Sing Street Review
John Carney has shown himself to be a director of sheer, charismatic artistry. Creating feel-good comedy dramas that feature relatable characters and charming narratives, Sing Street is just the latest in a string of unmissable stories from Carney.
Reminiscent of The Commitments – and starring Maria Doyle Kennedy from Alan Parker’s cult hit – Sing Street is the lively, yet gently sentimental, story of Cosmo and his pals who put together a band to emulate their favourite 1980’s artists in order to escape the every day struggles of a Dublin in the grasp of economic strife. Queue fantastic musical elements, inspirational train rides and slow-mo walks – for the expected genre conventions are all present -, but with a sprinkling of originality.
Sing Street hits you in the face with witty comedy and heartfelt emotion, you’ll laugh and cry, and you’ll relish in the representation of adolescent relationships, from brotherhood to romance. John Carney directs with a whimsical eye, taking his viewers on a fun-fueled adventure through finding your feet in the tricky landscape of high school. His layered screenplay is lifted further by an ensemble cast of exceptional young actors, supported by some of the countries most-loved talent including Aidan Gillen, Don Wycherley, Lucy Boynton and Jack Reynor.

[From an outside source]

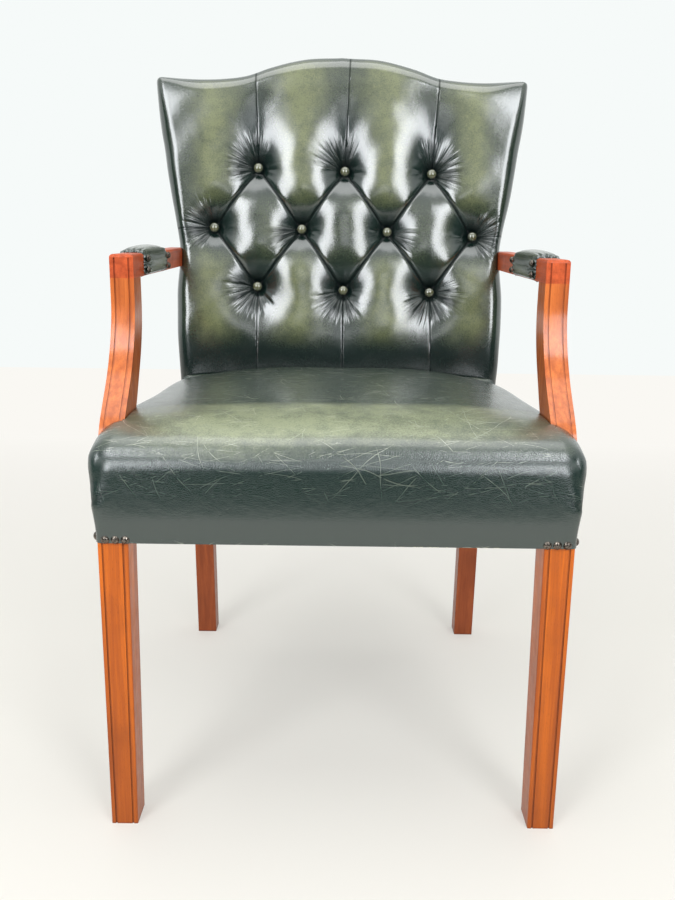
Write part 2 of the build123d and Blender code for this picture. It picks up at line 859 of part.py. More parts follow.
with BuildPart() as arm_pad_nails:
    with Locations(*pad_nail_planes):
        add(dome_headed(pad_nail_radius, pad_nail_height, nail_shank_length))
finish(arm_pad_nails.part, "arm_pad_nails")

# The back's frame: a serpentine crest rail on the posts and a rail above the seat
with BuildPart() as crest_rail:
    whole_back = back_outline(cover_build, back_bottom)
    with BuildSketch(back_plane):
        add(whole_back)
        with Locations((0, crest_bottom + back_half_width)):
            Rectangle(2 * back_half_width, 2 * back_half_width, mode=Mode.INTERSECT)
    extrude(amount=-post_depth)
    drill_dowels(crest_dowel_planes)
finish(crest_rail.part, "crest_rail")

with BuildPart() as crest_dowels:
    with Locations(*crest_dowel_planes):
        Cylinder(dowel_radius, dowel_length)
finish(crest_dowels.part, "crest_dowels")

with BuildPart() as lower_back_rail:
    with BuildSketch(back_plane):
        with Locations((0, lower_rail_bottom + lower_rail_height / 2)):
            Rectangle(rear_width - post_foot_width, lower_rail_height)
    extrude(amount=-rail_thickness)
    for side_name, side in sides:
        add(rear_posts[side_name], mode=Mode.SUBTRACT)
finish(lower_back_rail.part, "lower_back_rail")

# Webbing over the back's frame, clear of the buttons' ties
strap_bottom = lower_rail_bottom + strap_landing
strap_top = crest_bottom + strap_landing
with BuildPart() as back_webbing:
    with BuildSketch(back_plane):
        for column in range(2 * row_counts[0]):
            x = (column - row_counts[0] + 1 / 2) * button_pitch / 2
            with Locations((x, (strap_bottom + strap_top) / 2)):
                Rectangle(strap_width, strap_top - strap_bottom)
    extrude(amount=strap_thickness)
    with BuildSketch(back_plane.offset(strap_thickness)):
        for row in range(len(row_counts) + 1):
            height = middle_row_height + (row - len(row_counts) / 2) * button_row_pitch
            with Locations((0, height)):
                Rectangle(rear_width, strap_width)
    extrude(amount=strap_thickness)
finish(back_webbing.part, "back_webbing")

# The places of the buttons, and of the ties that run from them through the webbing
button_rest = tuft_height - well_depth
tie_length = button_rest + tie_tail
button_planes = []
tie_planes = []
for row in button_rows():
    for x, height in row:
        for planes, depth in ((button_planes, button_rest), (tie_planes, tie_length / 2 - tie_tail)):
            place = back_plane.from_local_coords((x, height, depth))
            planes.append(Plane(origin=place, x_dir=(1, 0, 0), z_dir=back_plane.z_dir))


def pierce_ties():
    """Tie holes in the open part."""
    with Locations(*tie_planes):
        Cylinder(tie_radius + dowel_fit, tie_length + dowel_fit, mode=Mode.SUBTRACT)


with BuildPart() as back_hessian:
    cloth_face = back_outline(cover_build + cloth_inset, back_bottom)
    with BuildSketch(back_plane.offset(back_webbing_depth)):
        add(cloth_face)
        with Locations((0, lower_rail_bottom + back_half_width)):
            Rectangle(2 * back_half_width, 2 * back_half_width, mode=Mode.INTERSECT)
    extrude(amount=cloth_thickness)
    pierce_ties()
finish(back_hessian.part, "back_hessian")

# The back's stuffing and its buttoned leather
with BuildPart() as back_pad:
    stuffing_inset = leather + soft_fit
    stuffing_rear = back_stuffing_rear + soft_fit
    add(tufted_body(stuffing_inset, stuffing_rear, back_bottom + stuffing_inset))
    pierce_ties()
    for side_name, side in sides:
        add(arm_bar(side, soft_fit), mode=Mode.SUBTRACT)
finish(back_pad.part, "back_pad")

with BuildPart() as back_cover:
    add(tufted_body(0, -post_depth, back_bottom))
    add(tufted_body(leather, -post_depth - overrun, back_bottom + leather), mode=Mode.SUBTRACT)
    with BuildSketch(back_plane.offset(back_stuffing_rear)):
        with Locations((0, back_bottom)):
            Rectangle(2 * (back_half_width * bottom_width_share - leather), 2 * (leather + soft_fit))
    extrude(amount=-post_depth - overrun, mode=Mode.SUBTRACT)
    pierce_ties()
    for side_name, side in sides:
        add(arm_bar(side, support_fit), mode=Mode.SUBTRACT)
finish(back_cover.part, "back_cover")

with BuildPart() as back_buttons:
    with Locations(*button_planes):
        add(dome_headed(button_radius, button_height, 0))
finish(back_buttons.part, "back_buttons")

with BuildPart() as button_ties:
    with Locations(*tie_planes):
        Cylinder(tie_radius, tie_length)
finish(button_ties.part, "button_ties")

# The plain leather panel on the rear
with BuildPart() as outside_back:
    panel_face = back_outline(panel_inset, back_bottom + panel_inset)
    with BuildSketch(back_plane.offset(-post_depth)):
        add(panel_face)
    extrude(amount=-leather)
finish(outside_back.part, "outside_back")

# Webbing and cloth over the seat frame
with BuildPart() as seat_webbing:
    with BuildSketch(Plane.XY.offset(rail_top)):
        for column in range(seat_strap_count):
            x = (column - (seat_strap_count - 1) / 2) * seat_strap_pitch
            with Locations((x, (leg_front + post_rear) / 2)):
                Rectangle(strap_width, post_rear - leg_front - 2 * cloth_inset)
    extrude(amount=strap_thickness)
    with BuildSketch(Plane.XY.offset(rail_top + strap_thickness)):
        for row in range(seat_strap_count):
            y = cross_strap_start + row * seat_strap_pitch
            half_length = rail_inner_x(y + strap_width / 2) + strap_landing
            with Locations((0, leg_front + y)):
                Rectangle(2 * half_length, strap_width)
    extrude(amount=strap_thickness)
finish(seat_webbing.part, "seat_webbing")

with BuildPart() as seat_hessian:
    front_x = arm_front_spread / 2 - arm_width / 2 - cloth_clearance
    rear_x = rear_half - (front_half - front_x)
    notch_x = rear_half - post_foot_width - cloth_clearance
    notch_y = post_front - cloth_clearance
    right = [
        (front_x, leg_front + cloth_inset),
        (front_x, leg_rear),
        (rear_x, notch_y),
        (notch_x, notch_y),
        (notch_x, post_rear - cloth_inset),
    ]
    left = [(-x, y) for x, y in reversed(right)]
    with BuildSketch(Plane.XY.offset(rail_top + 2 * strap_thickness)):
        Polygon(*right, *left, align=None)
    extrude(amount=cloth_thickness)
finish(seat_hessian.part, "seat_hessian")


def seat_room(fit):
    """The room that the seat leaves for the back and for both arm supports."""
    profile = support_profile(fit)
    inner_x = arm_front_spread / 2 - arm_width / 2 - fit
    with BuildPart() as room:
        with BuildSketch(back_plane.offset(tuft_height + back_gap)):
            with Locations((0, back_bottom - back_gap + overrun)):
                Rectangle(2 * (front_half + overrun), 2 * overrun)
        extrude(amount=-tuft_height - back_gap - post_depth - overrun)
        for side_name, side in sides:
            with BuildSketch(Plane.YZ.offset(side * inner_x)):
                add(profile)
            extrude(amount=side * overrun)
    return room.part


# The seat's stuffing and its leather, which reaches down to the underside of the rails
with BuildPart() as seat_pad:
    add(stuffed_seat(leather + soft_fit, 0))
    with BuildSketch(Plane.XY.offset(seat_stuffing_bottom + soft_fit)):
        Rectangle(2 * front_width, 2 * front_width)
    extrude(amount=-rail_height - overrun, mode=Mode.SUBTRACT)
    add(seat_room(soft_fit), mode=Mode.SUBTRACT)
finish(seat_pad.part, "seat_pad")

with BuildPart() as seat_cover:
    add(stuffed_seat(0, 0))
    add(stuffed_seat(leather, overrun), mode=Mode.SUBTRACT)
    add(seat_room(support_fit), mode=Mode.SUBTRACT)
    for side_name, side in sides:
        add(rear_posts[side_name], mode=Mode.SUBTRACT)
    drill_shanks(seat_nail_planes)
finish(seat_cover.part, "seat_cover")

with BuildPart() as seat_nails:
    with Locations(*seat_nail_planes):
        add(dome_headed(nail_radius, nail_height, nail_shank_length))
finish(seat_nails.part, "seat_nails")

# The cloth that closes the seat from below, cut round the legs
with BuildPart() as bottom_cloth:
    cloth_plan = seat_plan(leather + cloth_inset)
    with BuildSketch(Plane.XY.offset(seat_frame_bottom)):
        add(cloth_plan)
        for side_name, side in sides:
            for outer_x, y, width, depth in (
                (front_half, leg_front, leg_width, leg_depth),
                (rear_half, post_front, post_foot_width, post_depth),
            ):
                with Locations((side * (outer_x - width / 2), y + depth / 2)):
                    Rectangle(
                        width + 2 * cloth_clearance, depth + 2 * cloth_clearance, mode=Mode.SUBTRACT
                    )
    extrude(amount=-cloth_thickness)
finish(bottom_cloth.part, "bottom_cloth")
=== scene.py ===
# %% [markdown]
# # A button-back leather armchair
#
# The frame of this chair comes in ready made: legs, rails, arms and supports stand where they
# belong, in metres. This lesson dresses it. It gives the wood that shows a stained polish and the
# hidden pieces plain finishes of their own, then builds what is soft: the deep-buttoned back, the
# crowned seat and the two arm pads, each as leather pulled over stuffing. Geometry Nodes set out
# the buttons and nails.

# %% Load the frame
import math

import bmesh
import bpy
import numpy as np
from mathutils import Matrix, Vector


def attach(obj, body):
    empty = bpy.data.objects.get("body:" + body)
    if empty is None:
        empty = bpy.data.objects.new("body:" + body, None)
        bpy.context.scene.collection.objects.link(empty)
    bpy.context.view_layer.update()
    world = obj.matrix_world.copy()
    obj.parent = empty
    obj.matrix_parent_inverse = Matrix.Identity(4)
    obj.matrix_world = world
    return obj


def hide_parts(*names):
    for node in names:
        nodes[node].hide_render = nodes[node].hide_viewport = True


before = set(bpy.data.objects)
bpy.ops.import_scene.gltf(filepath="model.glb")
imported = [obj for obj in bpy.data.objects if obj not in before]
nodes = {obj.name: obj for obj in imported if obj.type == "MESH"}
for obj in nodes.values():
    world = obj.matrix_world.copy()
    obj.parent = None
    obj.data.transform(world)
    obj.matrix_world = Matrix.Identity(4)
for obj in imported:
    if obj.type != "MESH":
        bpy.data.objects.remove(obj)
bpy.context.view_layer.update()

print("frame pieces:", len(nodes))

# %% [markdown]
# ## Colours and nodes
#
# Paint is chosen as hex codes, which are written for the eye (sRGB), while shaders count light
# (linear). One function turns the first into the second. Another fills or links a node's inputs,
# and a third adds a node with its options and inputs, so that each finish below reads as a short
# list of what it is made of. Most finishes are one colour with tones laid over it, each where a
# pattern lets it through, and one more function lays such a list of tones.

# %% Colours
def hue(code):
    """An sRGB hex code as a linear colour with alpha."""
    channels = [int(code[i : i + 2], 16) / 255 for i in (1, 3, 5)]
    linear = [c / 12.92 if c <= 0.04045 else ((c + 0.055) / 1.055) ** 2.4 for c in channels]
    return (*linear, 1.0)


print("mid grey gives back", round(hue("#808080")[0], 2), "of the light")


# %% Nodes
def fill(tree, node, **inputs):
    """Sets a node's inputs to a value or a hex colour, or links them to other nodes' outputs.

    An input is named with _ for a space, or input_N for its place in the list.
    """
    for key, value in inputs.items():
        if key.startswith("input_"):
            socket = node.inputs[int(key[6:])]
        else:
            socket = node.inputs[key.replace("_", " ")]
        if isinstance(value, bpy.types.NodeSocket):
            tree.links.new(value, socket)
        elif isinstance(value, str) and value.startswith("#"):
            socket.default_value = hue(value)
        else:
            socket.default_value = value


def add_node(tree, kind, settings=None, give=0, **inputs):
    """Adds a node with its settings and links, and gives one output, or all of them for None."""
    node = tree.nodes.new(kind)
    for key, value in (settings or {}).items():
        setattr(node, key, value)
    fill(tree, node, **inputs)
    return node.outputs if give is None else node.outputs[give]


# kinds of node and settings that come often
NOISE, RANGE = "ShaderNodeTexNoise", "ShaderNodeMapRange"
MATH, BUMP = "ShaderNodeMath", "ShaderNodeBump"
COLOURS = {"data_type": "RGBA"}
ADD, TIMES, LARGER = {"operation": "ADD"}, {"operation": "MULTIPLY"}, {"operation": "MAXIMUM"}


def new_finish(name):
    """An empty material, its tree, its shader, and Object coordinates counted in millimetres."""
    material = bpy.data.materials.new(name)
    material.use_nodes = True
    tree = material.node_tree
    shader = tree.nodes["Principled BSDF"]
    place = add_node(tree, "ShaderNodeTexCoord", give="Object")
    larger = {"operation": "SCALE"}
    in_mm = add_node(tree, "ShaderNodeVectorMath", larger, Vector=place, Scale=1000.0)
    return material, tree, shader, in_mm


def layered(tree, colour, layers):
    """Lays tones over a colour, one after another.

    A layer has a pattern, its values where the tone starts and where it is full, how much of the
    tone shows there, and the tone.
    """
    for pattern, start, full, most, tone in layers:
        much = add_node(tree, RANGE, Value=pattern, From_Min=start, From_Max=full, To_Max=most)
        colour = add_node(
            tree, "ShaderNodeMix", COLOURS, 2, Factor=much, input_6=colour, input_7=tone
        )
    return colour


def along_grain(grain, wide, far):
    """A pattern scale for marks of one size across the grain's axis and another along it."""
    scale = [1 / wide] * 3
    scale[grain] = 1 / far
    return scale


print("node helpers ready")

# %% [markdown]
# ## Stained and polished show-wood
#
# The wood that shows is a close-grained hardwood, stained orange-brown and finished with a
# semi-gloss polish. Its figure is quiet: long soft streaks, a few millimetres wide, and short
# darker flecks along the grain. The streaks are noise stretched along the grain, so each board
# direction gets its own copy of the finish. The polish is a clear coat, smoother than the wood.
# Painted shade darkens it towards the feet, and in the line grooves, which an occlusion pattern
# finds. The rear posts get a darker copy of the stain, painted shade for posts that stand in
# shadow.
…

Ferdida Walsh-Peelo is brilliantly complex in the lead role as young musician Cosmo, falling in love with Boynton’s Raphina in a beautifully innocent plot thread that very nearly steals the whole film. Reynor is similarly outstanding as Cosmo‘s brother Brandon, a young adult who has lost his way in life. The relationship the two brothers share lends to several memorable moments in which Sing Street stands out as not just another teen drama, but an innovative story of navigating life with the support of those around you. All of this is wrapped in an Irish wit that is amiss in many similar titles, and features a number of toe-tapping original songs that capture the spirit of the time well.
A tale of the tribulations of family and friendship, a celebration of the bonkers style and diverse music of the 1980’s, and a sheer riot to watch, Sing Street is very simply unmissable cinema.